▶ **Do this**
Copy out all of the material, matching it word for word.

---------- Stored data ----------

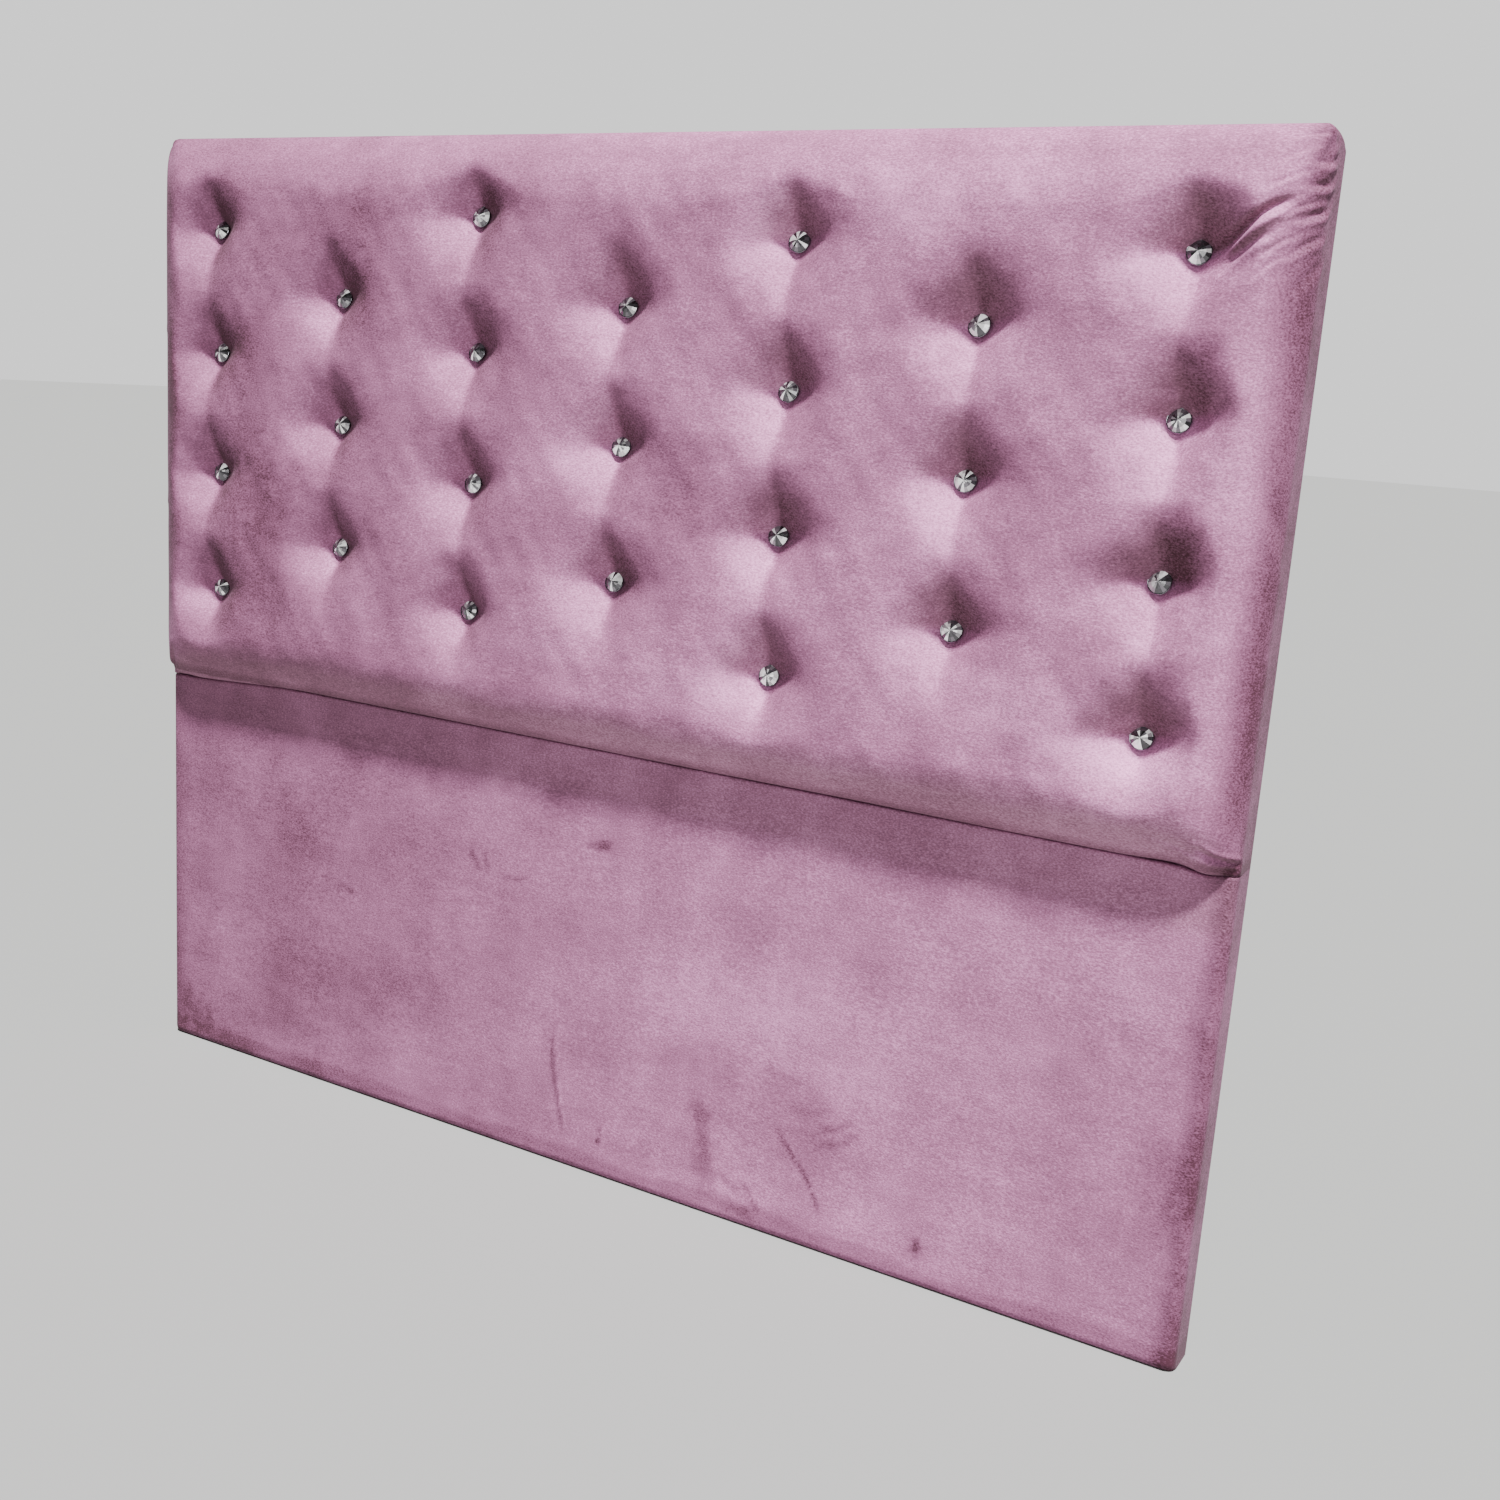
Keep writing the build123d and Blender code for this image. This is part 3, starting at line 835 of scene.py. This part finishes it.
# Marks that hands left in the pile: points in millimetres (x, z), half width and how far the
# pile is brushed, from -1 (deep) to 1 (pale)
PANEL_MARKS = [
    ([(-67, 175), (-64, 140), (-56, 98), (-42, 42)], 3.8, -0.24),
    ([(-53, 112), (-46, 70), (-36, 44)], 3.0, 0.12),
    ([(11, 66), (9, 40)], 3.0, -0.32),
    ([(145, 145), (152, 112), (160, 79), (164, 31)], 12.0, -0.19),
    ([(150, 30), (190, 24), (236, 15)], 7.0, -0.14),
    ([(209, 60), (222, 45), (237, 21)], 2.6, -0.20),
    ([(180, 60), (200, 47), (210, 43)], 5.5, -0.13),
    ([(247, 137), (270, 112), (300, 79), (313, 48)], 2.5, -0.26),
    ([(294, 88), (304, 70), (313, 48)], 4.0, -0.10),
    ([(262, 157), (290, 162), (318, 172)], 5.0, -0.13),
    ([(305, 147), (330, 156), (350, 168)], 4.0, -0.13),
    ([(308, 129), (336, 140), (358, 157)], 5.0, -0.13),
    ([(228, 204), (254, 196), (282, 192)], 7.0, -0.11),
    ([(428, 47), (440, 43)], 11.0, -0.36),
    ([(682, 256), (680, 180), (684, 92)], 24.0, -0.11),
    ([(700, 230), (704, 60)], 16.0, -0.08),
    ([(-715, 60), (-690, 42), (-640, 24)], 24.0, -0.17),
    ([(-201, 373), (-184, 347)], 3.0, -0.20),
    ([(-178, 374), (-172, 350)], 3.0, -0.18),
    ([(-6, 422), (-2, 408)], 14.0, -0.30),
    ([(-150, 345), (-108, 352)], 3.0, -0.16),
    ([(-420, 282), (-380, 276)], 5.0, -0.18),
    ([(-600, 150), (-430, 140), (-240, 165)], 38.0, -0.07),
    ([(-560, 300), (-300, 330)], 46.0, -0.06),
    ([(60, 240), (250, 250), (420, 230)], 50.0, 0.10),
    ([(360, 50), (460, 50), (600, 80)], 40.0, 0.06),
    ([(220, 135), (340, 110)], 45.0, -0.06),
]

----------

▶ **Solution for this task**
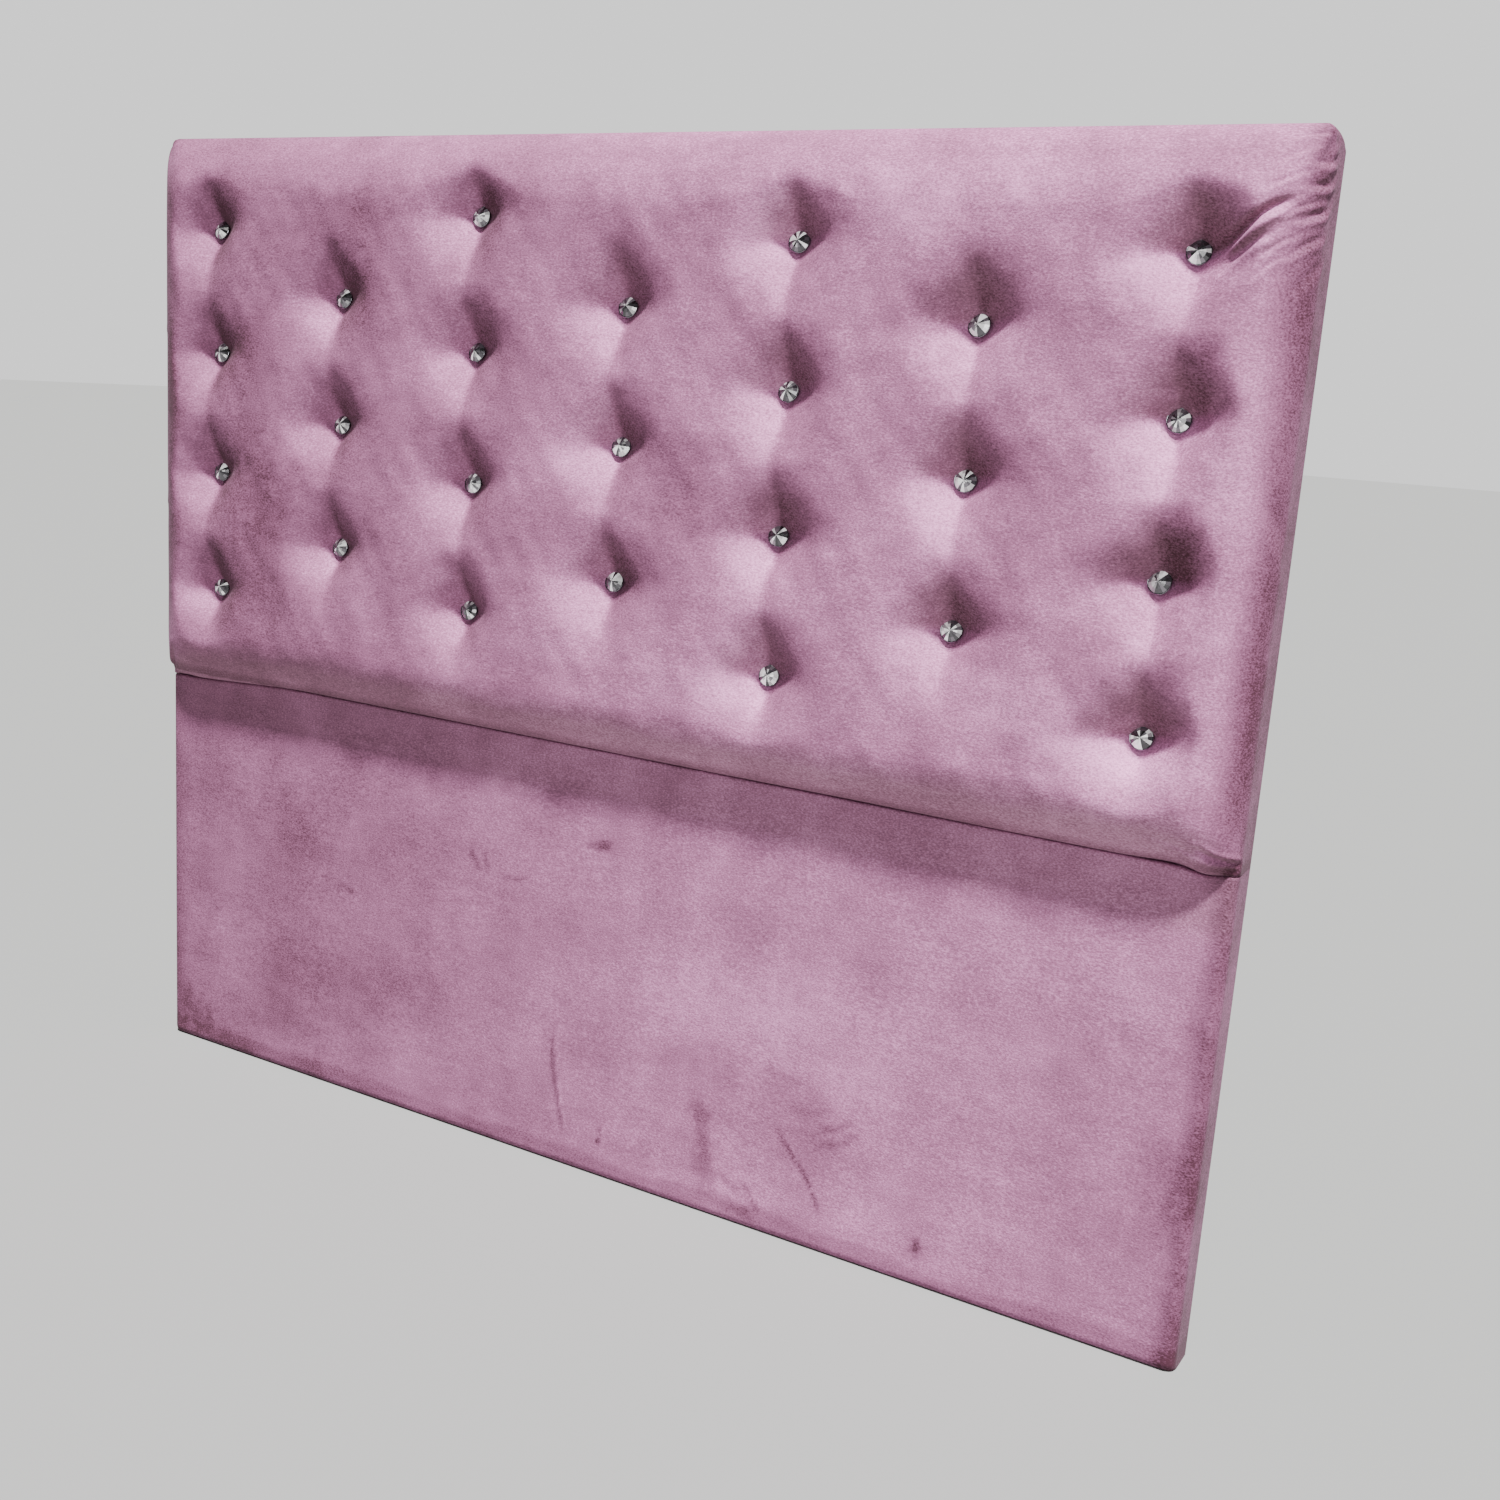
Keep writing the build123d and Blender code for this image. This is part 3, starting at line 835 of scene.py. This part finishes it.
# Marks that hands left in the pile: points in millimetres (x, z), half width and how far the
# pile is brushed, from -1 (deep) to 1 (pale)
PANEL_MARKS = [
    ([(-67, 175), (-64, 140), (-56, 98), (-42, 42)], 3.8, -0.24),
    ([(-53, 112), (-46, 70), (-36, 44)], 3.0, 0.12),
    ([(11, 66), (9, 40)], 3.0, -0.32),
    ([(145, 145), (152, 112), (160, 79), (164, 31)], 12.0, -0.19),
    ([(150, 30), (190, 24), (236, 15)], 7.0, -0.14),
    ([(209, 60), (222, 45), (237, 21)], 2.6, -0.20),
    ([(180, 60), (200, 47), (210, 43)], 5.5, -0.13),
    ([(247, 137), (270, 112), (300, 79), (313, 48)], 2.5, -0.26),
    ([(294, 88), (304, 70), (313, 48)], 4.0, -0.10),
    ([(262, 157), (290, 162), (318, 172)], 5.0, -0.13),
    ([(305, 147), (330, 156), (350, 168)], 4.0, -0.13),
    ([(308, 129), (336, 140), (358, 157)], 5.0, -0.13),
    ([(228, 204), (254, 196), (282, 192)], 7.0, -0.11),
    ([(428, 47), (440, 43)], 11.0, -0.36),
    ([(682, 256), (680, 180), (684, 92)], 24.0, -0.11),
    ([(700, 230), (704, 60)], 16.0, -0.08),
    ([(-715, 60), (-690, 42), (-640, 24)], 24.0, -0.17),
    ([(-201, 373), (-184, 347)], 3.0, -0.20),
    ([(-178, 374), (-172, 350)], 3.0, -0.18),
    ([(-6, 422), (-2, 408)], 14.0, -0.30),
    ([(-150, 345), (-108, 352)], 3.0, -0.16),
    ([(-420, 282), (-380, 276)], 5.0, -0.18),
    ([(-600, 150), (-430, 140), (-240, 165)], 38.0, -0.07),
    ([(-560, 300), (-300, 330)], 46.0, -0.06),
    ([(60, 240), (250, 250), (420, 230)], 50.0, 0.10),
    ([(360, 50), (460, 50), (600, 80)], 40.0, 0.06),
    ([(220, 135), (340, 110)], 45.0, -0.06),
]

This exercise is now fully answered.